The liquidator no longer sets the premium, that is given by the available bids… what I am trying to understand is if the liquidator does indeed control how much is liquidated, from what I can understand the liquidator fee is derived from the repay amount so they do indeed gain from liquidating higher amounts.
@paletas We’ll be going over these details in our YouTube discussion today. Welcome to anonymously chime in if you’d like, we’d love your input, really need to understand the liquidation process and where the premium and liquidation amounts are derived from. Twitter handle is ttlg_crew.
I’m assuming so, as long as the amount is less than the entire loan value? I would assume the option for paying off the entire loan for the excess collateral is available? Not just the option to bring it back into balance. This would make the auction process more liquid.
That was my original assumption but from what you guys say it shouldn’t be able to auction enough to pay off the whole loan?

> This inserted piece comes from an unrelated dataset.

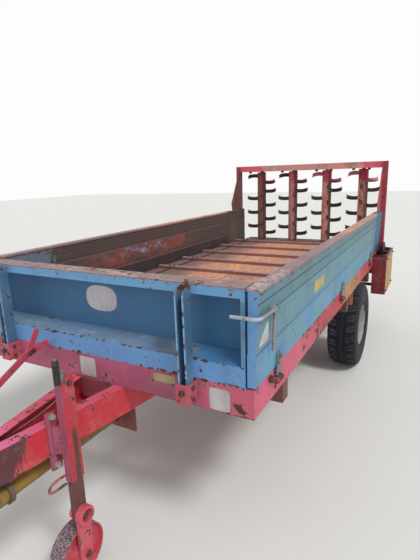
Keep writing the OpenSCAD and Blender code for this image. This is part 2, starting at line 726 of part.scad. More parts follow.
module inner_leg() color(dark_red) placed() difference() {
    centred(leg_w - 2 * leg_wall - 2 * leg_gap, leg_d - 2 * leg_wall - 2 * leg_gap, [jack_z - 40, leg_top - 160]);
    translate([0, leg_y, jack_z]) rod_x(leg_x - leg_w, leg_x + leg_w, pivot_r + run_gap);
}
module leg_crank() color(steel) placed() translate([leg_x, leg_y, leg_top]) {
    cylinder(h = 24, r = 12);
    rotate(-53) translate([-9, -9, 8]) cube([129, 18, 10]);
    translate([67, -89, 14]) cylinder(h = 110, r = 15);
}

module support_arm() color(red) placed() {
    hub_y = leg_y - arm_lead;
    translate([0, leg_y, jack_z]) rod_x(leg_x - leg_w / 2 - 10, arm_x + arm_t, pivot_r);
    translate([0, leg_y, jack_z]) rod_x(leg_x - leg_w / 2 - 10, leg_x - leg_w / 2 + leg_wall - 0.3, 35);
    translate([0, hub_y, jack_r]) rod_x(jack_x - jack_w / 2 - 5, arm_x + arm_t + 8, 14);
    along_x(arm_x, arm_x + arm_t) limb([leg_y, jack_z], [hub_y, jack_r], 40, 36);
    translate([0, leg_y, jack_z]) difference() {
        rod_x(arm_x, arm_x + 34, 45);
        rod_x(arm_x + arm_t, arm_x + 35, 31);
    }
}

// Pressed steel wheel: rim band, disc near its left face, hub
module support_wheel() color(dark_red) placed() translate([jack_x, leg_y - arm_lead, jack_r]) rotate([0, 90, 0])
    rotate_extrude($fn = 72) translate([0, -jack_w / 2]) polygon([[14 + run_gap, 0], [32, 0], [32, jack_w - 24],
        [jack_r - 8, jack_w - 24], [jack_r - 8, 0], [jack_r, 0], [jack_r, jack_w], [jack_r - 8, jack_w],
        [jack_r - 14, jack_w - 14], [60, jack_w - 14], [34, jack_w], [14 + run_gap, jack_w]]);

// Road wheels: the tread's gaps are cut in both shoulders, half a pitch apart
module tyre() translate([0, axle_y, tyre_r]) rotate([0, 90, 0]) difference() {
    rotate_extrude($fn = 96) translate([0, tyre_in]) polygon([[rim_r + seat, 30], [rim_r + 40, 12], [rim_r + 110, 0],
        [tyre_r - 60, 4], [tyre_r - 12, 20], [tyre_r, 44], [tyre_r, tyre_w - 44], [tyre_r - 12, tyre_w - 20],
        [tyre_r - 60, tyre_w - 4], [rim_r + 110, tyre_w], [rim_r + 40, tyre_w - 12], [rim_r + seat, tyre_w - 30]]);
    for (side = [0, 1]) for (i = [0:lug_n - 1])
        rotate((i + side / 2) * 360 / lug_n) translate([tyre_r - lug_d, 0, tyre_in + side * tyre_w])
            rotate([side * 36 - 18, 0, 0]) translate([0, -17, -tyre_w * 0.34]) cube([40, 34, tyre_w * 0.68]);
}
module left_tyre() color(black) placed() tyre();
module right_tyre() color(black) placed() on_right() tyre();
// Wheel: rim, dished disc with hand holes, hub; the columns are shares of the rim's radius and the tyre's width
module wheel() translate([0, axle_y, tyre_r]) rotate([0, 90, 0]) difference() {
    rotate_extrude($fn = 96) translate([0, tyre_in]) polygon(concat([[spindle_r + run_gap, 0]],
        [for (p = [[0.31, 0], [0.31, 0.55], [0.56, 0.55], [0.67, 0.44], [0.94, 0.44], [0.94, 0.08], [1, 0.08],
            [1, 0.92], [0.94, 0.92], [0.94, 0.5], [0.7, 0.5], [0.6, 0.61], [0.26, 0.61], [0.26, 0.7], [0, 0.7],
            [0, 0.58]]) [p[0] * rim_r, p[1] * tyre_w]],
        [[spindle_r + run_gap, 0.58 * tyre_w]]));
    for (a = [0:60:300]) rotate(a) translate([0.82 * rim_r, 0, tyre_in]) cylinder(h = tyre_w, r = 0.07 * rim_r);
}
module left_wheel() color(pale) placed() wheel();
module right_wheel() color(pale) placed() on_right() wheel();

front_sill();
left_sill();
right_sill();
rear_sill();
cross_members();
under_beams();
left_draw_beam();
right_draw_beam();
draw_head();
towing_eye();
axle();
floor_planks();
floor_conveyor();
floor_slats();
floor_shafts();
front_board();
front_uprights();
upright_feet();
rear_side_panels();
rear_posts();
wing_plates();
top_beam();
beater_bearings();
drive_beam();
drive_line();
chain_guard();
guard_drive();
shaft_bracket();
shaft_guard();
shaft_rest();
brake_lever();
leg_tube();
leg_crank();
inner_leg();
support_arm();
support_wheel();
left_drop_side();
right_drop_side();
left_hinge_straps();
right_hinge_straps();
left_corner_latch();
right_corner_latch();
beater_1();
beater_2();
beater_3();
beater_4();
left_tyre();
right_tyre();
left_wheel();
right_wheel();
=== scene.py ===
import math

import bmesh
import bpy
import numpy as np
from mathutils import Matrix, Vector


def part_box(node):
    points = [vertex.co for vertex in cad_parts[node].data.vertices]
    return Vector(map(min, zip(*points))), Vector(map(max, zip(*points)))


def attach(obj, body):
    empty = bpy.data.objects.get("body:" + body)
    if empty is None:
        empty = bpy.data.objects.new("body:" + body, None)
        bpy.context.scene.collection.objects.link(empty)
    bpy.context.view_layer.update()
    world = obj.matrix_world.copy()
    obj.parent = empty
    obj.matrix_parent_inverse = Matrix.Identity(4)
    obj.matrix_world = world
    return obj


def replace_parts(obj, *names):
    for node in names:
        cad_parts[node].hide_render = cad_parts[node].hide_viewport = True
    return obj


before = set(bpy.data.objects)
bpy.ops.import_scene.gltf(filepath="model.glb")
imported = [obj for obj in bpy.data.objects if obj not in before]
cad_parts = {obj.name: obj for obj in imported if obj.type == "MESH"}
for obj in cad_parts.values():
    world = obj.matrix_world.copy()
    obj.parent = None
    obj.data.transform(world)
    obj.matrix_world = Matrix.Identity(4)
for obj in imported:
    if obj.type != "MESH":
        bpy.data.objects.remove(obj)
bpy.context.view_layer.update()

# ---- Camera: at eye height, ahead of the machine's left front corner, looking a little down over the boards.
# The lens keeps the picture's own width of view, measured in pixels, on its long, upright side.
eye_place = Vector((1.4976, -3.1326, 1.8495))
yaw, pitch, roll = -0.5007, -0.2382, -0.0323
ahead = Vector((math.sin(yaw) * math.cos(pitch), math.cos(yaw) * math.cos(pitch), math.sin(pitch)))
aside = Vector((math.cos(yaw), -math.sin(yaw), 0))
above = aside.cross(ahead)
aside, above = math.cos(roll) * aside + math.sin(roll) * above, math.cos(roll) * above - math.sin(roll) * aside
camera = bpy.data.objects.new("camera", bpy.data.cameras.new("camera"))
camera.matrix_world = Matrix.Translation(eye_place) @ Matrix((aside, above, -ahead)).transposed().to_4x4()
focal_pixels, pixels_high, sensor = 427.04, 560, 36
camera.data.lens, camera.data.sensor_width = focal_pixels * sensor / pixels_high, sensor
camera.data.clip_end = 200
bpy.context.scene.collection.objects.link(camera)
bpy.context.scene.camera = camera
bpy.context.scene.view_settings.view_transform = "Standard"


# ---- Studio: a wide pale floor under the tyres, an even sky, and one broad lamp high on the machine's left.
# Together they light a face turned upwards at about the level at which its colour is written.
mid_x = (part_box("towing_eye")[0].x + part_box("towing_eye")[1].x) / 2
board_y, box_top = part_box("front_sill")[0].y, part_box("front_board")[1].z


def worked(operation, other_first=False):
    """A method that adds the Math node of that operation, for two Tones or a Tone and a number."""
    def method(self, other):
        inputs = (other, self) if other_first else (self, other)
        return self.paint.node("Math", {"operation": operation}, *inputs)
    return method


class Tone:
    """One value inside a material. It adds, takes away, multiplies, divides and raises as a number does."""
    __add__ = __radd__ = worked("ADD")
    __mul__ = __rmul__ = worked("MULTIPLY")
    __sub__, __rsub__ = worked("SUBTRACT"), worked("SUBTRACT", True)
    __truediv__, __pow__ = worked("DIVIDE"), worked("POWER")

    def __init__(self, paint, socket):
        self.paint, self.socket = paint, socket

    def of(self, operation, *others):
        return self.paint.node("Math", {"operation": operation}, self, *others)

    def rise(self, low, high):
        """0 below low and 1 above high, smooth between, or the other way round where low is above high."""
        flip = low > high
        made = self.paint.node("MapRange", {"interpolation_type": "SMOOTHSTEP"}, self, *sorted((low, high)))
        return 1 - made if flip else made

    def near(self, middle, reach):
        """1 at middle, falling to 0 at reach from it."""
        return (self - middle).of("ABSOLUTE").rise(reach, 0)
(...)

If the option is there and the capital available I would assume total liquidation.
On the contract code, it takes the amount from whatever the liquidator send into the contract, so they can send any amount as long as it won’t exceed the borrow amount (like @atebites mentioned).
You may be right on the reason but this poses a risk to anyone borrowing, my expectation is that your liquidation will be only up to the amount necessary to make your loan fit inside the LTV (I do expect that a minimum liquidation amount was to be set, to make sure liquidators get paid enough to cover costs), but in his case it seems to be far in excess of that.
Uff that’s right, amount is not capped or bounded in any way here, except for the total collateral amount of course, I am sure that an error would be produced in that case.
I suggest we get a proposal that puts some hard or functional limits here in order to protect Borrowers. Nothing drastic, liquidators should still earn the premium but the excessive sell that happened in my case raises capital risk concerns.